Potential energy density at each lattice site, same shape as input.

Example

>>> phi = jnp.array([[1.0, 2.0], [3.0, 4.0]])
>>> # Quadratic potential: V(phi) = phi^2
>>> coeffs = jnp.array([1.0, 0.0])  # [c_1, c_0] = [1, 0]
>>> V = poly_term(phi, coeffs)
>>> jnp.allclose(V, phi**2)
Array(True, dtype=bool)
bijx.lattice.scalar.phi4_term(phi, m2, lam=None)[source]

Compute action density for \(\phi^4\) scalar field theory.

Implements the standard \(\phi^4\) action density: \(\mathcal{L}(x) = (\nabla \phi)^2 + m^2 \phi^2 + \lambda \phi^4\)

This combines the kinetic energy, mass term, and quartic self-interaction. The resulting action is \(S = \sum_x \mathcal{L}(x)\).

Parameters:
  • phi (Array) – Scalar field configuration of shape \((L_1, \ldots, L_d)\).

  • m2 (float) – Bare mass squared parameter \(m^2\).

  • lam (float | None) – Quartic coupling constant \(\lambda\).

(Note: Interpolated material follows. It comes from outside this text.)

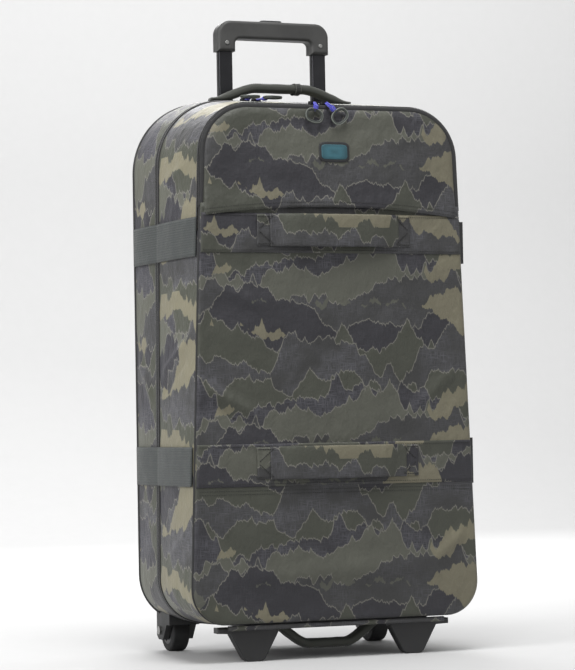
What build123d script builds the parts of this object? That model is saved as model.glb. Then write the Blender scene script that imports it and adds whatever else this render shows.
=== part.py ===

If None, omits the \(\phi^4\) interaction term.

Return type:

Array

Returns:

Action density at each lattice site, same shape as input.

Note

Does not include common overall normalization factor like \(1/2\).

Example

>>> phi = jnp.ones((4, 4))  # Constant field
>>> action_density = phi4_term(phi, m2=1.0, lam=0.1)
>>> # For constant field: kinetic=0, mass=m2, interaction=lam
>>> expected = 1.0 + 0.1  # m2 * 1^2 + lam * 1^4
>>> jnp.allclose(action_density, expected)
Array(True, dtype=bool)
bijx.lattice.scalar.phi4_term_alt(phi, kappa, lam=None)[source]

Alternative parameterization of \(\phi^4\) action using hopping parameter.

\[ \mathcal{L}(x) = -2\kappa \phi(x) \sum_{\mu} \phi(x+\hat{\mu}) + (1-2\lambda) \phi(x)^2 + \lambda \phi(x)^4 \]

Parameters:
  • phi (Array) – Scalar field configuration of shape \((L_1, \ldots, L_d)\).

  • kappa (float) – Hopping parameter controlling kinetic term strength.

  • lam (float | None) – Self-interaction parameter. If None, uses \(\lambda = 0\).

Return type:

Array

Returns:

Action density at each lattice site, same shape as input.